Tengo que
confesarlo. Me entristece la Navidad, y eso no debía yo consentírmelo, dado mi
proverbial talante positivo. Puede que haya caído en la trampa de la ortorexia
moral, que puede estar agazapada al otro extremo de esta otra trampa del consumismo
desalmado. Quién sabe. O puede, simplemente, que esté hasta los mismísimos de
tanta falsedad y tanto ritual incuestionable e incuestionado.
La gente que sigue la corriente (nunca sé
cómo llamarlos sin ofender porque la mayoría son majísimos) coge estos días su
paguita o su Visa Oro y se sumerge contenta en el febril viacrucis, viafastos o
viacompras que, supuestamente, se organiza con la excusa de conmemorar la
llegada del Niño Dios hace muchicientos años (…anda que si yo fuera su supermadre
iba a dejar que se agasajara a mi bebé con tanta zarandaja y borrachera). Porque -y miren con rigor los hechos-, ¿qué
hay de bueno en esta forma de celebrar, para que podamos levantar la mirada,
con orgullo de aprendices atentos, frente a ese emblemático niño sediento del
amor de los hombres?
La raíz ancestral del encuentro evocaba la
luz, el calor, el amor, y tiene un origen que se pierde en la noche de los
tiempos. El instinto tribal de reunirse alrededor de la hoguera para, juntos,
evitar el frío, compartir el alimento y espantar peligros y fantasmas, es
consustancial al homo casi-sapiens, pero
¿qué hay hoy en día de todo eso en los escaparates, en los locales de moda, en
los espacios televisivos, en las mesas de gala?
Quizá es que para las masas esto de celebrar
es así. Como no pueden desparramar día a día de entusiasmo sutil y propio por
lo que respiran, por lo que ven, por lo que abrazan, tienen que hacerlo varias
veces al año (o algunos al mes) vía vanidad y consumo colectivo en vena,
dejándose el bolsillo, la salud y la alegría en eventos sociales, comilonas y
saraos que reúnen a personas que a menudo nada sincero, sano ni constructivo comparten.
Nadie se ofenda, que se señala.
Desparramar es imprescindible, eso si. Creo
que, de hecho, nacimos para desparramar. Miren, si no, cómo hasta nuestra
fisiología lo demuestra y nos lo pide desde los adentros (para muestra, las
satisfactorias explosiones físicas, mentales o emocionales que acompañan al
placer de hacer aquello que nos da salud y vida).

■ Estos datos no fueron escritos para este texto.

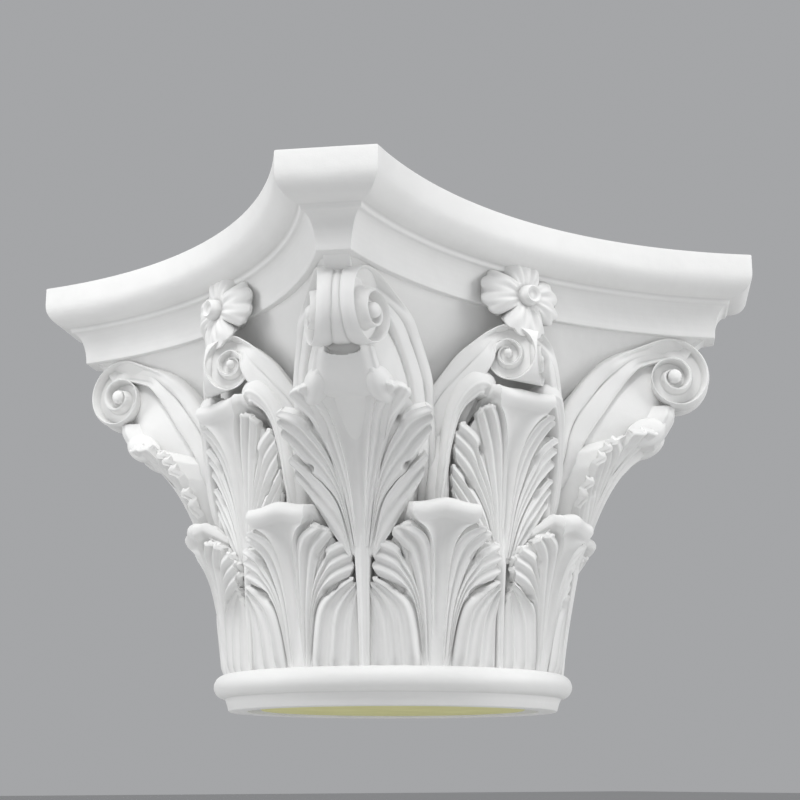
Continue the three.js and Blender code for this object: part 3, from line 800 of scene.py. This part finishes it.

Pero no es lo mismo rebosar que evadirse. Aunque
con ambas cosas parezcamos salir de nuestro centro hacia un afuera prometedor,
con la segunda hay huida del lugar donde estamos, del espacio psicológico que
habitamos pero que no nos contiene. Salimos, sordos y ciegos, en busca del
corazón que, aunque desnutrido y famélico, ya llevamos dentro; vamos de fiesta
en cocktail, buscando el líquido que nos llene y dé sentido, como botellas
vacías con el tapón puesto.
En cambio, en el desparramar del que rebosa
hay donación de si, por sublimación y apertura. En este caso, la botella, que
vive abierta, con sólo existir está recibiendo de forma natural y constante la
energía del Universo, que la utiliza de aljibe y acequia para donar su néctar
allí donde esté. Aquí no hay día que
festejar, porque la llegada del Hijo de Dios se celebra con cada respiración y
a cada abrazo.
Simplificar y priorizar es imprescindible
para experimentar y saborear lo esencial: el milagro de formar parte del
Universo.
No es tiempo de comprar objetos; los tenemos
todos. No es tiempo de engordar egos y frivolizar conversaciones; nuestros
tímpanos están hartos. No es tiempo de comer y beber sin necesidad; nuestro
organismo está intoxicado…
Es tiempo de comprar conciencia y regalarla.
Es tiempo de apagar las luces y encender hogueras. Es tiempo de respirar y no
de aspirar. Es tiempo de suspender rutinas y avanzar ideas. Es tiempo de
construir y adorar cuanto Es. Es tiempo de amar y desparramar.